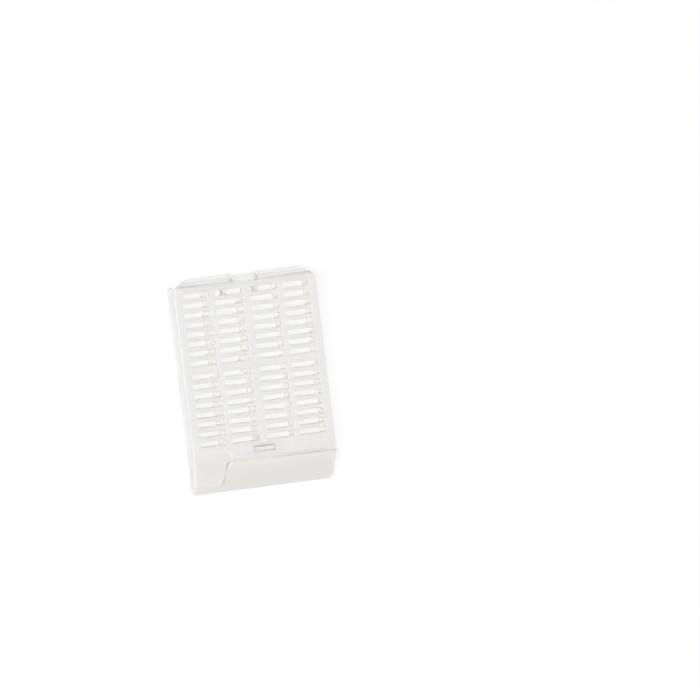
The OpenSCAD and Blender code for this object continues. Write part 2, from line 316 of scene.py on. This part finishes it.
def slotted(plate, low, high, width, inner, outer, left_out, material):
    """The plate with its slots cut. inner and outer give where a slot starts and its length."""
    sizes = {"Rows per Field": ROWS, "Inner Rows Left Out": left_out, "Row Pitch": ROW_PITCH,
             "First Row": ROW_1, "Field Gap": FIELD_GAP, "Material": material}
    for kind, (start, length) in {"Inner": inner, "Outer": outer}.items():
        sizes[kind + " Middle"] = start + length / 2
        sizes[kind + " Slot"] = opening(-length / 2, -width / 2, length / 2, width / 2, low, high)
    modifier = plate.modifiers.new("slots", "NODES")
    modifier.node_group = SLOT_ROWS
    for item in SLOT_ROWS.interface.items_tree:
        if item.in_out == "INPUT" and item.name in sizes:
            modifier[item.identifier] = sizes[item.name]
    baked(plate)
    for kind in ("Inner", "Outer"):
        bpy.data.objects.remove(sizes[kind + " Slot"])
    return plate


def on_thin_lip(corner):
    """Whether a corner lies on the thin round lip along the top of the writing face."""
    return Y_FACE_TOP - EDGE < corner.co.y < Y_LIP + NEAR and corner.co.z > LIP_Z - EDGE


def softened(piece, radius):
    """The piece with its edges rounded as moulded, all but the ends of the thin round lip."""
    form = bmesh.new()
    form.from_mesh(piece.data)
    bmesh.ops.remove_doubles(form, verts=form.verts, dist=SAME_POINT)
    bmesh.ops.dissolve_limit(form, angle_limit=FLAT, verts=form.verts, edges=form.edges)
    weight = form.edges.layers.float.new("bevel_weight_edge")
    for edge in form.edges:
        if edge.calc_face_angle(0) > SHARP and not all(on_thin_lip(v) for v in edge.verts):
            edge[weight] = 1.0
    form.to_mesh(piece.data)
    form.free()
    edges = piece.modifiers.new("moulded edges", "BEVEL")
    edges.width, edges.segments, edges.limit_method = radius, EDGE_STEPS, "WEIGHT"
    edges.use_clamp_overlap, edges.loop_slide = False, False
    return baked(piece)


def stitched(form):
    """Joins an edge that was left open to the shorter edges which lie along it."""
    open_edges = [edge for edge in form.edges if edge.is_boundary]
    ends = dict.fromkeys(corner for edge in open_edges for corner in edge.verts)
    for edge in open_edges:
        a, b = edge.verts
        for corner in [corner for corner in ends if corner not in (a, b)]:
            part = (corner.co - a.co).dot(b.co - a.co) / edge.calc_length() ** 2
            if 0 < part < 1 and (a.co.lerp(b.co, part) - corner.co).length < SAME_SEAM:
                bmesh.utils.edge_split(edge, a, part)
                break
    bmesh.ops.remove_doubles(form, verts=form.verts, dist=SAME_SEAM)


def finished(piece, name, *materials):
    """The piece in metres, smooth where it is round and flat where it is flat."""
    form = bmesh.new()
    form.from_mesh(piece.data)
    bmesh.ops.remove_doubles(form, verts=form.verts, dist=SAME_POINT)
    stitched(form)
    form.to_mesh(piece.data)
    form.free()
    piece.data.shade_smooth()
    piece.modifiers.new("flat faces", "WEIGHTED_NORMAL")
    baked(piece)
    piece.data.transform(Matrix.Scale(MM, 4))
    piece.data.materials.clear()
    for material in materials:
        piece.data.materials.append(material)
    piece.name = piece.data.name = name
    return piece


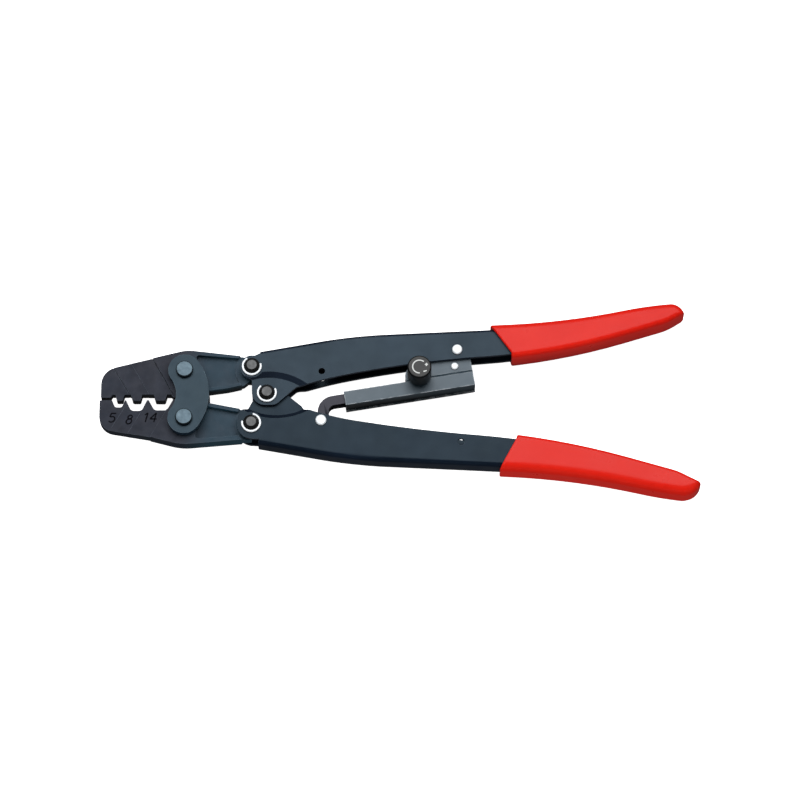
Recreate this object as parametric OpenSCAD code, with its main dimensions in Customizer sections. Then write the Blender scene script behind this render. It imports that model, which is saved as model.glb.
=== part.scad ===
// Ratchet crimping tool for bare cable lugs.
// The tool lies flat: jaws towards -X, handles towards +X, hinge pins along Z.
// Parts are drawn about the centre pin and the mid-plane, then moved to the resting frame.

/* [Jaws] */
// Distance of each jaw rivet behind the handles' centre pin
jaw_rivet_x = 43.9; // [42:0.1:46]
// Distance of each jaw rivet from the centre line
jaw_rivet_y = 13.4; // [12.5:0.1:14]
// Radius of the jaw rivets
jaw_rivet_r = 3.5; // [3:0.1:4]
// Radius of the jaw rivets' heads
jaw_rivet_head_r = 4.6; // [4.3:0.1:4.8]
// Reach of the jaws ahead of the centre pin
jaw_reach = 89.2; // [88:0.1:92]
// Half thickness of the jaws under the link plates
jaw_half = 4.2; // [4:0.1:4.2]
// Height of the upper jaw's land over the centre line
upper_land_y = -0.45; // [-0.6:0.05:0]
// Height of the lower jaw's land over the centre line
lower_land_y = -2.05; // [-2.5:0.05:-1.9]

/* [Pins] */
// Distance of each jaw pin behind the centre pin
jaw_pin_x = 8.15; // [7.5:0.05:9]
// Distance of each jaw pin from the centre line
jaw_pin_y = 15.95; // [15.5:0.05:16.5]
// Offset of the centre pin towards the upper jaw
centre_pin_y = 1.5; // [0:0.1:2]
// Radius of the three big pins
pin_r = 4.5; // [4.2:0.05:4.6]
// Outer radius of the snap rings
ring_outer_r = 5.3; // [5.2:0.1:5.6]
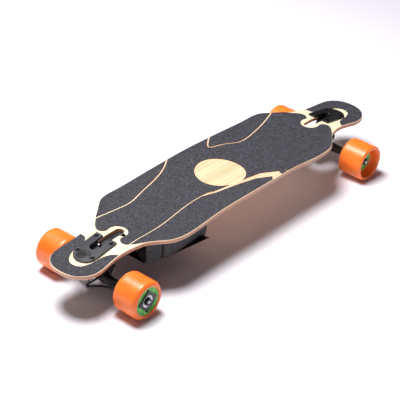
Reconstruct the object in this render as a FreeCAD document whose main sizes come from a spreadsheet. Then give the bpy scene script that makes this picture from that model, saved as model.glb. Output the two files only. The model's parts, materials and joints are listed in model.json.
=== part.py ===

■ ■ ■ ■

### REQUEST
The entries above must be returned exactly.

### PROBLEM SOLUTION
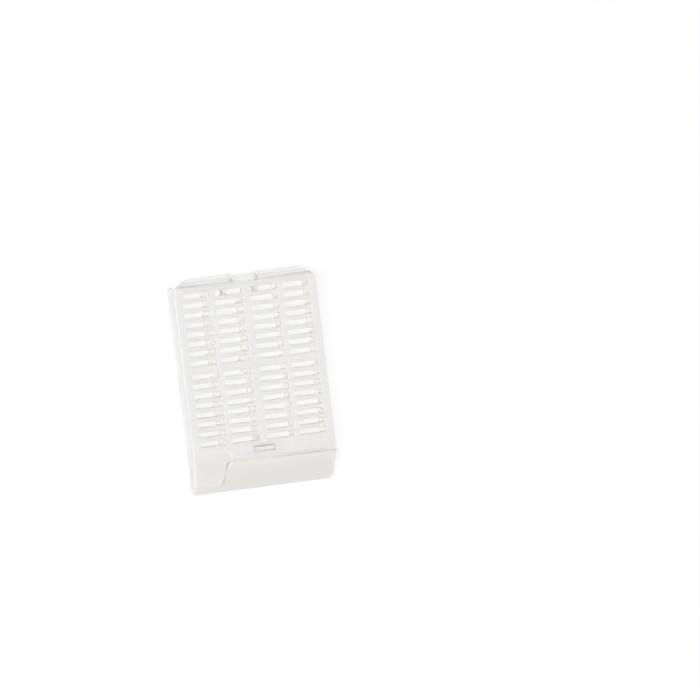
The OpenSCAD and Blender code for this object continues. Write part 2, from line 316 of scene.py on. This part finishes it.
def slotted(plate, low, high, width, inner, outer, left_out, material):
    """The plate with its slots cut. inner and outer give where a slot starts and its length."""
    sizes = {"Rows per Field": ROWS, "Inner Rows Left Out": left_out, "Row Pitch": ROW_PITCH,
             "First Row": ROW_1, "Field Gap": FIELD_GAP, "Material": material}
    for kind, (start, length) in {"Inner": inner, "Outer": outer}.items():
        sizes[kind + " Middle"] = start + length / 2
        sizes[kind + " Slot"] = opening(-length / 2, -width / 2, length / 2, width / 2, low, high)
    modifier = plate.modifiers.new("slots", "NODES")
    modifier.node_group = SLOT_ROWS
    for item in SLOT_ROWS.interface.items_tree:
        if item.in_out == "INPUT" and item.name in sizes:
            modifier[item.identifier] = sizes[item.name]
    baked(plate)
    for kind in ("Inner", "Outer"):
        bpy.data.objects.remove(sizes[kind + " Slot"])
    return plate


def on_thin_lip(corner):
    """Whether a corner lies on the thin round lip along the top of the writing face."""
    return Y_FACE_TOP - EDGE < corner.co.y < Y_LIP + NEAR and corner.co.z > LIP_Z - EDGE


def softened(piece, radius):
    """The piece with its edges rounded as moulded, all but the ends of the thin round lip."""
    form = bmesh.new()
    form.from_mesh(piece.data)
    bmesh.ops.remove_doubles(form, verts=form.verts, dist=SAME_POINT)
    bmesh.ops.dissolve_limit(form, angle_limit=FLAT, verts=form.verts, edges=form.edges)
    weight = form.edges.layers.float.new("bevel_weight_edge")
    for edge in form.edges:
        if edge.calc_face_angle(0) > SHARP and not all(on_thin_lip(v) for v in edge.verts):
            edge[weight] = 1.0
    form.to_mesh(piece.data)
    form.free()
    edges = piece.modifiers.new("moulded edges", "BEVEL")
    edges.width, edges.segments, edges.limit_method = radius, EDGE_STEPS, "WEIGHT"
    edges.use_clamp_overlap, edges.loop_slide = False, False
    return baked(piece)


def stitched(form):
    """Joins an edge that was left open to the shorter edges which lie along it."""
    open_edges = [edge for edge in form.edges if edge.is_boundary]
    ends = dict.fromkeys(corner for edge in open_edges for corner in edge.verts)
    for edge in open_edges:
        a, b = edge.verts
        for corner in [corner for corner in ends if corner not in (a, b)]:
            part = (corner.co - a.co).dot(b.co - a.co) / edge.calc_length() ** 2
            if 0 < part < 1 and (a.co.lerp(b.co, part) - corner.co).length < SAME_SEAM:
                bmesh.utils.edge_split(edge, a, part)
                break
    bmesh.ops.remove_doubles(form, verts=form.verts, dist=SAME_SEAM)


def finished(piece, name, *materials):
    """The piece in metres, smooth where it is round and flat where it is flat."""
    form = bmesh.new()
    form.from_mesh(piece.data)
    bmesh.ops.remove_doubles(form, verts=form.verts, dist=SAME_POINT)
    stitched(form)
    form.to_mesh(piece.data)
    form.free()
    piece.data.shade_smooth()
    piece.modifiers.new("flat faces", "WEIGHTED_NORMAL")
    baked(piece)
    piece.data.transform(Matrix.Scale(MM, 4))
    piece.data.materials.clear()
    for material in materials:
        piece.data.materials.append(material)
    piece.name = piece.data.name = name
    return piece


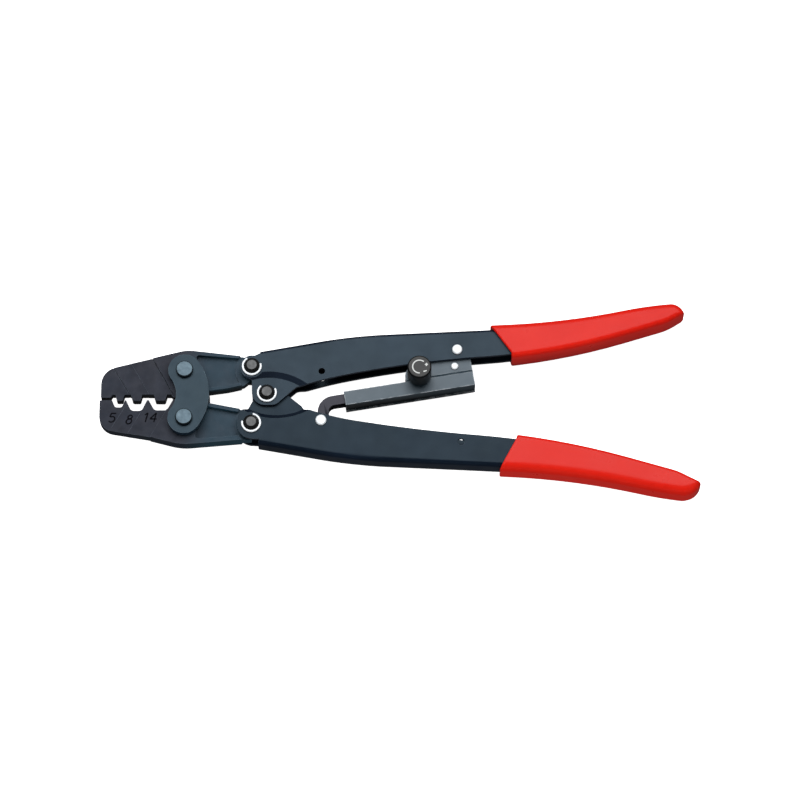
Recreate this object as parametric OpenSCAD code, with its main dimensions in Customizer sections. Then write the Blender scene script behind this render. It imports that model, which is saved as model.glb.
=== part.scad ===
// Ratchet crimping tool for bare cable lugs.
// The tool lies flat: jaws towards -X, handles towards +X, hinge pins along Z.
// Parts are drawn about the centre pin and the mid-plane, then moved to the resting frame.

/* [Jaws] */
// Distance of each jaw rivet behind the handles' centre pin
jaw_rivet_x = 43.9; // [42:0.1:46]
// Distance of each jaw rivet from the centre line
jaw_rivet_y = 13.4; // [12.5:0.1:14]
// Radius of the jaw rivets
jaw_rivet_r = 3.5; // [3:0.1:4]
// Radius of the jaw rivets' heads
jaw_rivet_head_r = 4.6; // [4.3:0.1:4.8]
// Reach of the jaws ahead of the centre pin
jaw_reach = 89.2; // [88:0.1:92]
// Half thickness of the jaws under the link plates
jaw_half = 4.2; // [4:0.1:4.2]
// Height of the upper jaw's land over the centre line
upper_land_y = -0.45; // [-0.6:0.05:0]
// Height of the lower jaw's land over the centre line
lower_land_y = -2.05; // [-2.5:0.05:-1.9]

/* [Pins] */
// Distance of each jaw pin behind the centre pin
jaw_pin_x = 8.15; // [7.5:0.05:9]
// Distance of each jaw pin from the centre line
jaw_pin_y = 15.95; // [15.5:0.05:16.5]
// Offset of the centre pin towards the upper jaw
centre_pin_y = 1.5; // [0:0.1:2]
// Radius of the three big pins
pin_r = 4.5; // [4.2:0.05:4.6]
// Outer radius of the snap rings
ring_outer_r = 5.3; // [5.2:0.1:5.6]
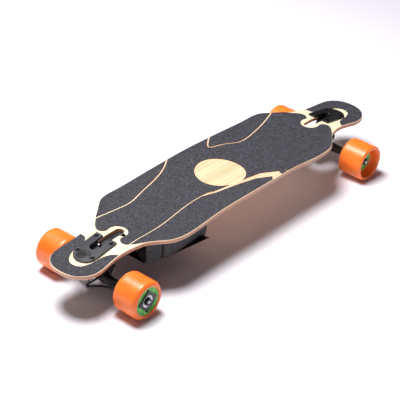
Reconstruct the object in this render as a FreeCAD document whose main sizes come from a spreadsheet. Then give the bpy scene script that makes this picture from that model, saved as model.glb. Output the two files only. The model's parts, materials and joints are listed in model.json.
=== part.py ===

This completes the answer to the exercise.